══ DATA SECTION ══
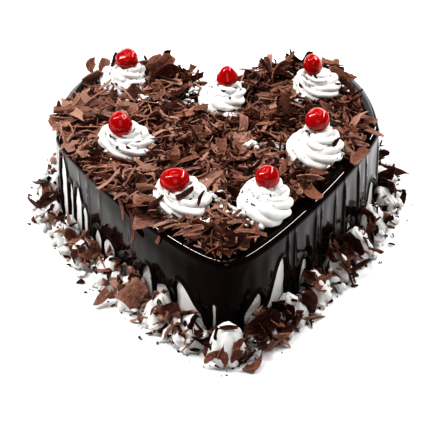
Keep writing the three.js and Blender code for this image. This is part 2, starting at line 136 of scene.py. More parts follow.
# Flakes that stand out: both ends x, y, z, half width, roll in degrees, bend, tone.
LAID = [
    (-113.5, 16.5, 79.5, -111.5, 18.5, 88.0, 2.6, 60, 0.2, 0.70),
    (-119.5, 13.5, 76.5, -110.5, -1.5, 77.0, 3.2, 12, 0.3, 0.72),
    (-112.0, 10.0, 78.5, -100.0, -1.5, 78.0, 3.6, -20, -0.4, 0.80),
    (-92.5, -29.0, 78.5, -81.5, -2.0, 79.5, 4.2, 25, 0.5, 0.95),
    (-97.0, -8.0, 78.5, -88.0, 8.0, 79.0, 3.2, -15, 0.3, 0.62),
    (-84.5, -62.5, 77.5, -76.0, -29.0, 79.5, 4.6, -30, 0.3, 0.42),
    (-78.0, -55.0, 78.0, -68.5, -43.0, 80.0, 4.0, 20, -0.3, 0.58),
    (-60.0, -97.0, 76.5, -38.0, -98.0, 77.5, 11.0, 32, 0.22, 0.74),
    (-64.5, -84.0, 77.5, -59.8, -99.5, 53.0, 2.8, 78, 0.35, 0.30),
    (-71.0, -77.5, 77.0, -66.5, -88.5, 62.0, 2.2, 80, 0.3, 0.50),
    (-44.5, -113.5, 71.5, -33.5, -106.5, 76.5, 2.6, 24, 0.2, 0.62),
    (-45.4, -113.2, 62.0, -43.2, -114.6, 69.5, 1.5, 80, 0.0, 0.60),
    (-31.8, -98.9, 88.0, -19.4, -91.8, 91.6, 2.0, 40, 0.15, 0.22),
    (-17.5, -101.0, 84.5, -12.6, -93.8, 91.0, 1.5, 60, 0.25, 0.20),
    (95.0, -1.5, 78.5, 115.5, -21.0, 77.5, 4.2, -18, 0.3, 0.55),
    (86.0, -13.0, 79.0, 107.0, -8.0, 79.5, 3.0, 24, -0.3, 0.28),
    (99.0, 4.0, 78.0, 112.0, -6.0, 80.0, 2.6, 30, 0.4, 0.66),
    (54.5, 69.0, 90.0, 64.5, 68.0, 81.0, 2.4, 60, 0.2, 0.08),
    (52.0, 74.0, 86.0, 60.0, 71.0, 79.0, 1.8, 50, 0.1, 0.12),
    (77.5, 66.5, 84.5, 91.0, 63.5, 82.0, 2.2, 15, 0.2, 0.60),
    (83.5, 56.5, 84.5, 100.5, 50.5, 77.5, 3.4, 35, 0.3, 0.34),
    (88.0, 47.0, 82.5, 98.0, 38.0, 78.0, 3.0, 45, 0.2, 0.16),
    (77.2, -44.5, 85.0, 82.2, -35.5, 89.5, 1.8, 55, 0.2, 0.14),
    (89.5, -48.5, 76.0, 102.5, -34.5, 78.5, 4.8, 20, 0.2, 0.52),
    (52.0, -69.5, 77.5, 64.5, -88.5, 77.0, 6.6, -14, 0.25, 0.58),
    (60.0, -60.0, 78.5, 73.0, -62.0, 78.0, 3.6, 22, -0.3, 0.40),
    (4.5, -83.0, 86.0, 13.5, -99.0, 77.0, 4.4, 70, 0.5, 0.10),
    (-8.5, -103.0, 80.0, 1.0, -111.0, 77.0, 3.4, 50, 0.4, 0.30),
    (-3.0, -86.0, 83.0, 4.5, -94.0, 76.0, 3.0, 75, 0.3, 0.02),
    (8.5, 19.5, 82.0, 9.5, 17.0, 89.0, 1.5, 85, 0.0, 0.10),
    (-18.0, 14.0, 80.0, -5.0, 17.5, 81.0, 2.6, 30, 0.2, 0.56),
    (-89.5, 64.0, 77.5, -88.5, 69.0, 91.0, 4.4, 0, 0.2, 0.72),
    (-80.5, 64.0, 75.5, -79.0, 68.5, 89.5, 4.6, 5, 0.2, 0.80),
    (-74.5, 59.5, 88.0, -70.5, 62.5, 98.0, 2.0, 0, 0.1, 0.04),
    (-36.5, 79.0, 78.0, -33.5, 80.5, 87.0, 2.6, 75, 0.2, 0.18),
    (-49.0, 74.0, 80.0, -38.0, 77.0, 84.0, 3.4, 30, 0.3, 0.50),
    (-46.0, 48.0, 82.0, -36.0, 39.0, 79.5, 4.2, 40, -0.2, 0.48),
    (-43.5, 60.5, 84.5, -34.5, 58.0, 83.5, 2.2, 20, 0.2, 0.16),
    (-69.0, -114.0, 11.0, -55.5, -111.5, 27.0, 7.8, 50, 0.15, 0.66),
    (-83.5, -88.5, 7.5, -71.0, -80.5, 18.5, 4.6, 40, 0.2, 0.66),
    (-88.5, -106.5, 2.5, -79.5, -98.0, 11.5, 4.4, 30, 0.3, 0.72),
    (15.5, -156.0, 14.5, 34.0, -145.0, 26.0, 7.0, 52, 0.2, 0.08),
    (10.5, -176.0, 1.5, 24.0, -165.5, 5.5, 5.0, -15, 0.3, 0.46),
    (-10.5, -169.0, 14.0, 0.5, -175.5, 6.5, 4.6, 40, 0.25, 0.46),
    (-5.4, -160.4, 27.0, 7.0, -160.6, 26.8, 2.2, 10, 0.1, 0.16),
    (-8.6, -164.2, 19.5, -6.6, -158.0, 25.2, 1.6, 50, 0.4, 0.02),
    (4.2, -170.6, 13.5, 10.4, -161.8, 19.0, 3.2, 45, 0.3, 0.42),
    (-15.5, -168.0, 6.0, -8.5, -172.0, 12.5, 4.0, 50, 0.3, 0.50),
    (1.5, -174.0, 8.0, 8.5, -171.5, 17.0, 3.8, 60, 0.3, 0.30),
    (-6.5, -173.5, 11.0, -3.5, -172.0, 19.0, 1.6, 80, 0.1, 0.30),
    (85.5, -62.5, 26.0, 98.5, -73.5, 14.0, 5.2, 50, 0.5, 0.05),
    (72.0, -89.5, 9.0, 83.5, -73.5, 26.0, 4.8, 60, 0.5, 0.10),
    (82.5, -88.5, 6.5, 103.0, -74.0, 12.0, 2.0, 30, 0.1, 0.12),
    (-126.5, 13.0, 17.5, -119.5, -6.0, 15.0, 4.2, -10, 0.2, 0.60),
]
ROLL = {"from": (-116.4, 12.2, 83.8), "to": (-93.4, 12.8, 84.8), "radius": 1.9}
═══
WORK INSTRUCTIONS: Would you give the material above again, complete and exact?

SOLUTION FOR THIS PROBLEM:
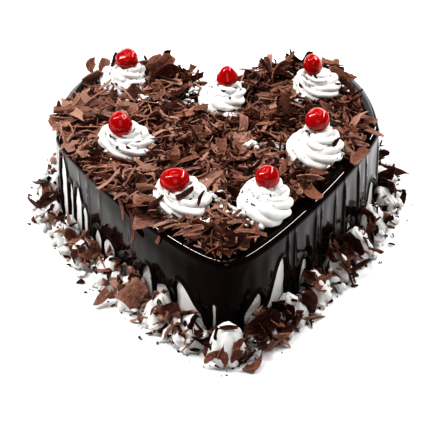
Keep writing the three.js and Blender code for this image. This is part 2, starting at line 136 of scene.py. More parts follow.
# Flakes that stand out: both ends x, y, z, half width, roll in degrees, bend, tone.
LAID = [
    (-113.5, 16.5, 79.5, -111.5, 18.5, 88.0, 2.6, 60, 0.2, 0.70),
    (-119.5, 13.5, 76.5, -110.5, -1.5, 77.0, 3.2, 12, 0.3, 0.72),
    (-112.0, 10.0, 78.5, -100.0, -1.5, 78.0, 3.6, -20, -0.4, 0.80),
    (-92.5, -29.0, 78.5, -81.5, -2.0, 79.5, 4.2, 25, 0.5, 0.95),
    (-97.0, -8.0, 78.5, -88.0, 8.0, 79.0, 3.2, -15, 0.3, 0.62),
    (-84.5, -62.5, 77.5, -76.0, -29.0, 79.5, 4.6, -30, 0.3, 0.42),
    (-78.0, -55.0, 78.0, -68.5, -43.0, 80.0, 4.0, 20, -0.3, 0.58),
    (-60.0, -97.0, 76.5, -38.0, -98.0, 77.5, 11.0, 32, 0.22, 0.74),
    (-64.5, -84.0, 77.5, -59.8, -99.5, 53.0, 2.8, 78, 0.35, 0.30),
    (-71.0, -77.5, 77.0, -66.5, -88.5, 62.0, 2.2, 80, 0.3, 0.50),
    (-44.5, -113.5, 71.5, -33.5, -106.5, 76.5, 2.6, 24, 0.2, 0.62),
    (-45.4, -113.2, 62.0, -43.2, -114.6, 69.5, 1.5, 80, 0.0, 0.60),
    (-31.8, -98.9, 88.0, -19.4, -91.8, 91.6, 2.0, 40, 0.15, 0.22),
    (-17.5, -101.0, 84.5, -12.6, -93.8, 91.0, 1.5, 60, 0.25, 0.20),
    (95.0, -1.5, 78.5, 115.5, -21.0, 77.5, 4.2, -18, 0.3, 0.55),
    (86.0, -13.0, 79.0, 107.0, -8.0, 79.5, 3.0, 24, -0.3, 0.28),
    (99.0, 4.0, 78.0, 112.0, -6.0, 80.0, 2.6, 30, 0.4, 0.66),
    (54.5, 69.0, 90.0, 64.5, 68.0, 81.0, 2.4, 60, 0.2, 0.08),
    (52.0, 74.0, 86.0, 60.0, 71.0, 79.0, 1.8, 50, 0.1, 0.12),
    (77.5, 66.5, 84.5, 91.0, 63.5, 82.0, 2.2, 15, 0.2, 0.60),
    (83.5, 56.5, 84.5, 100.5, 50.5, 77.5, 3.4, 35, 0.3, 0.34),
    (88.0, 47.0, 82.5, 98.0, 38.0, 78.0, 3.0, 45, 0.2, 0.16),
    (77.2, -44.5, 85.0, 82.2, -35.5, 89.5, 1.8, 55, 0.2, 0.14),
    (89.5, -48.5, 76.0, 102.5, -34.5, 78.5, 4.8, 20, 0.2, 0.52),
    (52.0, -69.5, 77.5, 64.5, -88.5, 77.0, 6.6, -14, 0.25, 0.58),
    (60.0, -60.0, 78.5, 73.0, -62.0, 78.0, 3.6, 22, -0.3, 0.40),
    (4.5, -83.0, 86.0, 13.5, -99.0, 77.0, 4.4, 70, 0.5, 0.10),
    (-8.5, -103.0, 80.0, 1.0, -111.0, 77.0, 3.4, 50, 0.4, 0.30),
    (-3.0, -86.0, 83.0, 4.5, -94.0, 76.0, 3.0, 75, 0.3, 0.02),
    (8.5, 19.5, 82.0, 9.5, 17.0, 89.0, 1.5, 85, 0.0, 0.10),
    (-18.0, 14.0, 80.0, -5.0, 17.5, 81.0, 2.6, 30, 0.2, 0.56),
    (-89.5, 64.0, 77.5, -88.5, 69.0, 91.0, 4.4, 0, 0.2, 0.72),
    (-80.5, 64.0, 75.5, -79.0, 68.5, 89.5, 4.6, 5, 0.2, 0.80),
    (-74.5, 59.5, 88.0, -70.5, 62.5, 98.0, 2.0, 0, 0.1, 0.04),
    (-36.5, 79.0, 78.0, -33.5, 80.5, 87.0, 2.6, 75, 0.2, 0.18),
    (-49.0, 74.0, 80.0, -38.0, 77.0, 84.0, 3.4, 30, 0.3, 0.50),
    (-46.0, 48.0, 82.0, -36.0, 39.0, 79.5, 4.2, 40, -0.2, 0.48),
    (-43.5, 60.5, 84.5, -34.5, 58.0, 83.5, 2.2, 20, 0.2, 0.16),
    (-69.0, -114.0, 11.0, -55.5, -111.5, 27.0, 7.8, 50, 0.15, 0.66),
    (-83.5, -88.5, 7.5, -71.0, -80.5, 18.5, 4.6, 40, 0.2, 0.66),
    (-88.5, -106.5, 2.5, -79.5, -98.0, 11.5, 4.4, 30, 0.3, 0.72),
    (15.5, -156.0, 14.5, 34.0, -145.0, 26.0, 7.0, 52, 0.2, 0.08),
    (10.5, -176.0, 1.5, 24.0, -165.5, 5.5, 5.0, -15, 0.3, 0.46),
    (-10.5, -169.0, 14.0, 0.5, -175.5, 6.5, 4.6, 40, 0.25, 0.46),
    (-5.4, -160.4, 27.0, 7.0, -160.6, 26.8, 2.2, 10, 0.1, 0.16),
    (-8.6, -164.2, 19.5, -6.6, -158.0, 25.2, 1.6, 50, 0.4, 0.02),
    (4.2, -170.6, 13.5, 10.4, -161.8, 19.0, 3.2, 45, 0.3, 0.42),
    (-15.5, -168.0, 6.0, -8.5, -172.0, 12.5, 4.0, 50, 0.3, 0.50),
    (1.5, -174.0, 8.0, 8.5, -171.5, 17.0, 3.8, 60, 0.3, 0.30),
    (-6.5, -173.5, 11.0, -3.5, -172.0, 19.0, 1.6, 80, 0.1, 0.30),
    (85.5, -62.5, 26.0, 98.5, -73.5, 14.0, 5.2, 50, 0.5, 0.05),
    (72.0, -89.5, 9.0, 83.5, -73.5, 26.0, 4.8, 60, 0.5, 0.10),
    (82.5, -88.5, 6.5, 103.0, -74.0, 12.0, 2.0, 30, 0.1, 0.12),
    (-126.5, 13.0, 17.5, -119.5, -6.0, 15.0, 4.2, -10, 0.2, 0.60),
]
ROLL = {"from": (-116.4, 12.2, 83.8), "to": (-93.4, 12.8, 84.8), "radius": 1.9}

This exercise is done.